Nodejs createReadStream() has the parameters 'start' and 'end' for us to specify the start and end reading position. We utilize it to let each child process read file stream from 'start' to 'end' position. Note that this approach is only reasonable when the harddrive has good random access support, such as SSD. If harddrive is magnetic, which is sequential access, although not benchmarking, but I guess the performance is not gained much by this approach.
After each child process finishes a file segment, it sends back the result to the parent process. Parent process will sum up all the results to produce the final portfolio.
One big challenge here in this approach, is that the segmentation may cut into the transaction line.
1571966685,DEPOSIT,BTC,0.658794 can be splitted to 1571966685,DEPOS and IT,BTC,0.658794 in the previous and next segment. We need to carefully connect last line of segment #1 to the first line of segment #2. And we also need to handle the case when the cut is perfectly cut to the character '\n'.
My hardware can parse this same 1GB data in ~9.8 seconds.
In production project, I would add column balance into dataset, and use some kind of
data indexing to help query for balance on a specific date quickly. We can use any DBMS such as Sqlite, MySQL, MongoDB, DynamoDB.. they all can create index to timestamp column efficiently, help querying a record on a specific date at speed of O(1). If we want, we can manually create an index by ourselves, using B-tree or similar data structure to access sequential data such as timestamp quickly.

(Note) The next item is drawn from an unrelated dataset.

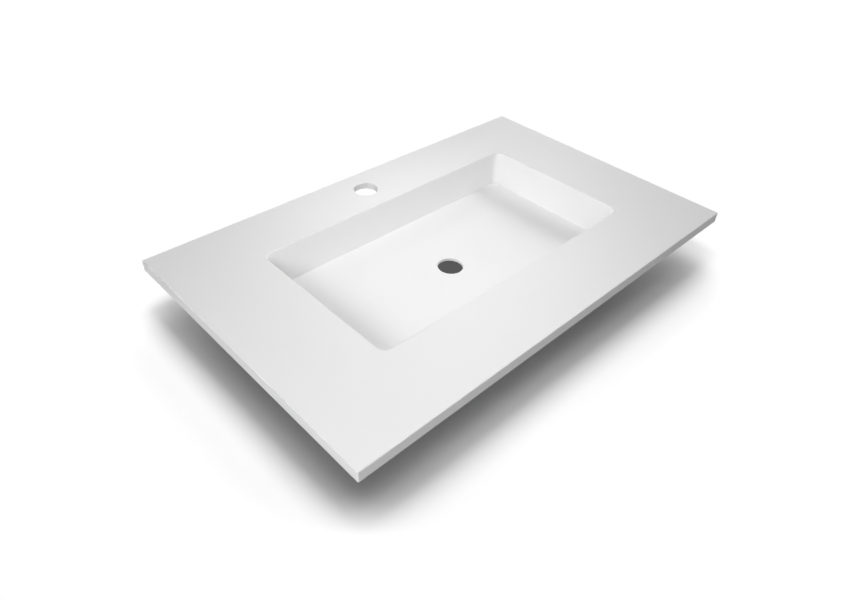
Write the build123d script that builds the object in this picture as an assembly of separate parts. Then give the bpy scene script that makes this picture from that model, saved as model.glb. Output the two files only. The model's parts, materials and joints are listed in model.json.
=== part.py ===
from build123d import *
import os

os.makedirs("parts", exist_ok=True)

# A washtop of matt mineral sheet with a basin glued under its opening, bottom up: the basin floor
# lies at z = 0, X runs along the front edge, Y from the front edge to the wall edge.
# The origin is the middle of the washtop's outline, at the underside of the basin floor.
# All sizes are in millimetres.

# Washtop
washtop_length = 800.0
washtop_depth = 500.0
washtop_corner_radius = 1.5
sheet_thickness = 12.0
top_edge_round = 1.0

# Flat of the sheet left round the basin's opening
left_margin = 139.6
right_margin = 128.4
front_margin = 119.6
back_margin = 104.0

# Basin, measured inside
basin_depth = 68.0
basin_corner_radius = 15.0
basin_rim_round = 1.6

# Basin walls and floor
wall_thickness = 12.0
floor_thickness = 12.0
floor_rebate_depth = 3.0
floor_fall = 1.5
floor_edge_chamfer = 2.0
corner_piece_leg = 12.0

# Drain, in the middle of the basin
drain_hole_diameter = 43.0
drain_seat_size = 80.0
drain_lip_thickness = 5.0
drain_recess_diameter = 92.0
drain_hole_chamfer = 0.6

# Tap hole, midway between the back edge strip and the brace behind the basin
tap_hole_diameter = 41.0
tap_hole_left_of_middle = 17.3
tap_hole_chamfer = 0.5

# Strips that make the sheet's edge look thicker
edge_strip_width = 20.0
edge_strip_thickness = 6.0
lower_edge_round = 0.8

# Braces in the angle between the basin walls and the sheet
brace_size = 12.0
brace_chamfer = 5.0
brace_end_gap = 6.0

# Rails that rest on the wall brackets, with a threaded insert at each end
rail_width = 50.0
rail_side_gap = 19.0
rail_end_gap = 12.0
rail_corner_radius = 6.0
insert_from_rail_end = 68.0
insert_outer_diameter = 11.0
insert_groove_depth = 0.6
insert_groove_width = 3.0
insert_length = 12.0
insert_bore_diameter = 6.8
insert_lead_in = 0.7
insert_glue_gap = 0.1
insert_end_gap = 0.8

# Length that a cut runs past the solid it cuts
overrun = 5.0

# Levels and places that follow from the sizes above
underside_z = 0.0
floor_top_z = underside_z + floor_thickness
wall_foot_z = floor_top_z - floor_rebate_depth
deck_top_z = floor_top_z + basin_depth
deck_underside_z = deck_top_z - sheet_thickness
strip_underside_z = deck_underside_z - edge_strip_thickness
half_length = washtop_length / 2
half_depth = washtop_depth / 2
basin_length = washtop_length - left_margin - right_margin
basin_width = washtop_depth - front_margin - back_margin
basin_x = (left_margin - right_margin) / 2
basin_y = (front_margin - back_margin) / 2
brace_back_y = half_depth - back_margin + wall_thickness + brace_size
tap_x = -tap_hole_left_of_middle
tap_y = (half_depth - edge_strip_width + brace_back_y) / 2
rail_x = half_length - edge_strip_width - rail_side_gap - rail_width / 2
rail_length = washtop_depth - 2 * edge_strip_width - 2 * rail_end_gap
insert_y = rail_length / 2 - insert_from_rail_end
corner_piece_reach = basin_corner_radius + corner_piece_leg
insert_hole_diameter = insert_outer_diameter + 2 * insert_glue_gap
insert_hole_depth = insert_length + insert_end_gap
sides = {"left": -1, "right": 1}
ends = {"front": -1, "back": 1}


def save(solid, node):
    """Write one sub-part as a STEP file named after its node."""
    solid.label = node
    export_step(solid, f"parts/{node}.step")


def block(x_low, x_high, y_low, y_high, z_low, z_high):
    """A plain block between two opposite corners."""
    shape = Box(x_high - x_low, y_high - y_low, z_high - z_low, align=(Align.MIN, Align.MIN, Align.MIN))
    return Pos(x_low, y_low, z_low) * shape


def basin_prism(grown_by, z_low, z_high):
    """The basin's plan outline, grown outwards all round, drawn up between two levels."""
    outline = RectangleRounded(
        basin_length + 2 * grown_by,
        basin_width + 2 * grown_by,
        basin_corner_radius + grown_by,
    )
    return Pos(basin_x, basin_y, z_low) * extrude(outline, z_high - z_low)


def round_hole(x, y, diameter, z_low, z_high):
    """A round hole's cutter between two levels."""
    hole = Cylinder(diameter / 2, z_high - z_low, align=(Align.CENTER, Align.CENTER, Align.MIN))
    return Pos(x, y, z_low) * hole


def insert_places():
    """The middle of each threaded insert, with the words for its place."""
    for end, along_y in ends.items():
        for side, along_x in sides.items():
            yield end, side, along_x * rail_x, along_y * insert_y


def insert_holes():
    """Blind holes, from below, for the four threaded inserts."""
    z_low = strip_underside_z - overrun
    z_high = strip_underside_z + insert_hole_depth
    return [round_hole(x, y, insert_hole_diameter, z_low, z_high) for _, _, x, y in insert_places()]


def circles_at(solid, radius, z):
    """The round edges of one radius that lie at one level."""
    tolerance = radius / 1000
    rings = solid.edges().filter_by(GeomType.CIRCLE)
    return [e for e in rings if abs(e.radius - radius) < tolerance and abs(e.center().Z - z) < tolerance]


def make_deck_sheet():
    """The 12 mm sheet: basin opening, tap hole and the upper ends of the insert holes."""
    outline = RectangleRounded(washtop_length, washtop_depth, washtop_corner_radius)
    sheet = Pos(0, 0, deck_underside_z) * extrude(outline, sheet_thickness)
    sheet -= basin_prism(0, deck_underside_z - overrun, deck_top_z + overrun)
    upper_face = sheet.faces().sort_by(Axis.Z)[-1]
    sheet = fillet(upper_face.outer_wire().edges(), top_edge_round)
    rim = sheet.faces().sort_by(Axis.Z)[-1].inner_wires()[0]
    sheet = fillet(rim.edges(), basin_rim_round)
    sheet -= round_hole(tap_x, tap_y, tap_hole_diameter, deck_underside_z - overrun, deck_top_z + overrun)
    sheet = chamfer(circles_at(sheet, tap_hole_diameter / 2, deck_top_z), tap_hole_chamfer)
    return sheet - insert_holes()


def make_edge_strips():
    """Four butted strips under the sheet's edge, rounded with it at the corners and the foot."""
    inner_length = washtop_length - 2 * edge_strip_width
    inner_depth = washtop_depth - 2 * edge_strip_width
    outline = RectangleRounded(washtop_length, washtop_depth, washtop_corner_radius)
    full = Pos(0, 0, strip_underside_z) * extrude(outline, edge_strip_thickness)
    lower_face = full.faces().sort_by(Axis.Z)[0]
    full = fillet(lower_face.outer_wire().edges(), lower_edge_round)
    levels = (strip_underside_z - overrun, deck_underside_z + overrun)
    long_x = (-half_length - overrun, half_length + overrun)
    short_y = (-inner_depth / 2, inner_depth / 2)
    cutters = {
        "front": block(*long_x, -half_depth - overrun, short_y[0], *levels),
        "back": block(*long_x, short_y[1], half_depth + overrun, *levels),
        "left": block(-half_length - overrun, -inner_length / 2, *short_y, *levels),
        "right": block(inner_length / 2, half_length + overrun, *short_y, *levels),
    }
    return {side: full & cutter for side, cutter in cutters.items()}


def make_basin_ring():
    """The basin's walls and corners in one, before they are parted."""
    outer = basin_prism(wall_thickness, wall_foot_z, deck_underside_z)
    return outer - basin_prism(0, wall_foot_z - overrun, deck_underside_z + overrun)


def part_basin_ring(ring):
    """Part the ring into four straight walls and four routed corner pieces."""
    span_x = basin_length / 2 - corner_piece_reach
    span_y = basin_width / 2 - corner_piece_reach
    reach_x = basin_length / 2 + wall_thickness + overrun
    reach_y = basin_width / 2 + wall_thickness + overrun
    levels = (wall_foot_z - overrun, deck_underside_z + overrun)
    across_x = {"left": (-reach_x, -span_x), "": (-span_x, span_x), "right": (span_x, reach_x)}
    across_y = {"front": (-reach_y, -span_y), "": (-span_y, span_y), "back": (span_y, reach_y)}
    pieces = {}
    for end, (y_low, y_high) in across_y.items():
        for side, (x_low, x_high) in across_x.items():
            if not end and not side:
                continue
            kind = "basin_corner" if end and side else "basin_wall"
            node = "_".join(word for word in (kind, end, side) if word)
            cell = block(x_low, x_high, y_low, y_high, *levels)
            pieces[node] = ring & (Pos(basin_x, basin_y, 0) * cell)
    return pieces


def fall_section(span):
    """Section of a shallow valley: from the foot of two facing walls down to the drain seat."""
    foot = span / 2
    seat = drain_seat_size / 2
    return make_face(Polyline((-foot, 0), (-seat, -floor_fall), (seat, -floor_fall), (foot, 0), close=True))


def make_fall():
    """What the fall takes off the floor panel: a valley along the basin crossed with one across it."""
    along = extrude(Plane.XZ * fall_section(basin_length), basin_width / 2, both=True)
    across = extrude(Plane.YZ * fall_section(basin_width), basin_length / 2, both=True)
    return Pos(basin_x, basin_y, floor_top_z) * (along & across)


def make_basin_floor():
    """The floor panel: a rebate that seats the walls, a fall to the drain and a thinned drain lip."""
    panel = basin_prism(wall_thickness, underside_z, floor_top_z)
    lower_face = panel.faces().sort_by(Axis.Z)[0]
    panel = chamfer(lower_face.outer_wire().edges(), floor_edge_chamfer)
    rebate = basin_prism(wall_thickness + overrun, wall_foot_z, floor_top_z + overrun)
    panel -= rebate - basin_prism(0, wall_foot_z - overrun, floor_top_z + 2 * overrun)
    panel -= make_fall()
    drain_seat_z = floor_top_z - floor_fall
    panel -= round_hole(basin_x, basin_y, drain_hole_diameter, underside_z - overrun, floor_top_z + overrun)
    panel = chamfer(circles_at(panel, drain_hole_diameter / 2, drain_seat_z), drain_hole_chamfer)
    recess_top_z = drain_seat_z - drain_lip_thickness
    return panel - round_hole(basin_x, basin_y, drain_recess_diameter, underside_z - overrun, recess_top_z)


def make_brace(length):
    """A square strip with its free corner taken off, along X, its glued corner at the origin."""
    free = brace_size - brace_chamfer
    section = Polyline((0, 0), (0, -brace_size), (free, -brace_size), (brace_size, -free), (brace_size, 0), close=True)
    return extrude(Plane.YZ * make_face(section), length / 2, both=True)


def make_braces():
    """Four braces, each glued to one wall's outer face and to the sheet above it."""
    long_brace = make_brace(basin_length - 2 * corner_piece_reach - 2 * brace_end_gap)
    short_brace = make_brace(basin_width - 2 * corner_piece_reach - 2 * brace_end_gap)
    out_x = basin_length / 2 + wall_thickness
    out_y = basin_width / 2 + wall_thickness
    return {
        "front": Pos(basin_x, basin_y - out_y, deck_underside_z) * Rot(0, 0, 180) * long_brace,
        "back": Pos(basin_x, basin_y + out_y, deck_underside_z) * long_brace,
        "left": Pos(basin_x - out_x, basin_y, deck_underside_z) * Rot(0, 0, 90) * short_brace,
        "right": Pos(basin_x + out_x, basin_y, deck_underside_z) * Rot(0, 0, -90) * short_brace,
    }


def make_bracket_rail(along_x):
    """A flat rail from front to back, level with the edge strips, drilled for two inserts."""
    rail = extrude(RectangleRounded(rail_width, rail_length, rail_corner_radius), edge_strip_thickness)
    return Pos(along_x * rail_x, 0, strip_underside_z) * rail - insert_holes()


def make_threaded_insert():
    """A turned brass insert with a glue groove half way up, upright, its mouth at the origin."""
    outer = insert_outer_diameter / 2
    core = outer - insert_groove_depth
    bore = insert_bore_diameter / 2
    insert = Cylinder(outer, insert_length)
    insert -= Cylinder(outer + overrun, insert_groove_width) - Cylinder(core, insert_groove_width)
    insert -= Cylinder(bore, insert_length + 2 * overrun)
    insert = Pos(0, 0, insert_length / 2) * insert
    return chamfer(circles_at(insert, bore, 0), insert_lead_in)


save(make_deck_sheet(), "deck_sheet")
for side, strip in make_edge_strips().items():
    save(strip, f"edge_strip_{side}")
for node, piece in part_basin_ring(make_basin_ring()).items():
    save(piece, node)
save(make_basin_floor(), "basin_floor")
for side, brace in make_braces().items():
    save(brace, f"brace_{side}")
for side, along_x in sides.items():
    save(make_bracket_rail(along_x), f"bracket_rail_{side}")
for end, side, x, y in insert_places():
    save(Pos(x, y, strip_underside_z) * make_threaded_insert(), f"threaded_insert_{end}_{side}")
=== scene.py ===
import json
import math

import bpy
from mathutils import Matrix, Vector


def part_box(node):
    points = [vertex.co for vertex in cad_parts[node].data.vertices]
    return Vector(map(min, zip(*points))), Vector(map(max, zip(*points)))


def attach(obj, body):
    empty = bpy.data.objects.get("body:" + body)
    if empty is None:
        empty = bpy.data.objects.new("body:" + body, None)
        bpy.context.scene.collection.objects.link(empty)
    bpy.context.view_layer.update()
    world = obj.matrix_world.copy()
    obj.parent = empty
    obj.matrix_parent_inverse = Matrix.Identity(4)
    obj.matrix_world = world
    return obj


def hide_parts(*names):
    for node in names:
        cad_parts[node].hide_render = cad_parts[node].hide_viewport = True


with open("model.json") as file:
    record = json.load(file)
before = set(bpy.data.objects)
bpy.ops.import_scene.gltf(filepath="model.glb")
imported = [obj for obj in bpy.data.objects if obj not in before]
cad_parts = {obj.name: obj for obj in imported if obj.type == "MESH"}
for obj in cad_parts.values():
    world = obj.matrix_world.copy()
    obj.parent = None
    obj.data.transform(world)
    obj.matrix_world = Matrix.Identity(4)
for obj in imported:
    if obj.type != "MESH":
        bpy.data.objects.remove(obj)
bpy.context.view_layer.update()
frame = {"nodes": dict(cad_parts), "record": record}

# All lengths are in metres. X runs along the washtop's front edge, Y towards the wall, Z up.

# Camera
CAMERA_PLACE = Vector((-0.65599, -0.59055, 0.67440))
CAMERA_AIM = Vector((-0.13979, -0.09497, 0.08000))
CAMERA_ROLL = math.radians(3.3831)
SENSOR_WIDTH = 36.0
FOCAL_LENGTH = 27.531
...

That way we are trading storage cost for speed. Provided that storage cost is cheap nowaday, the gain is worth it.
Storing an accumulated balance column has one drawback. Floating point numbers are inaccurate. Accumulating a long list of floating point numbers may cause precision problems.
And we need to schedule a run for number consolidation sometimes.
Using a dbms or creating an extra index file is out of scope of this project, so I did not implement it here.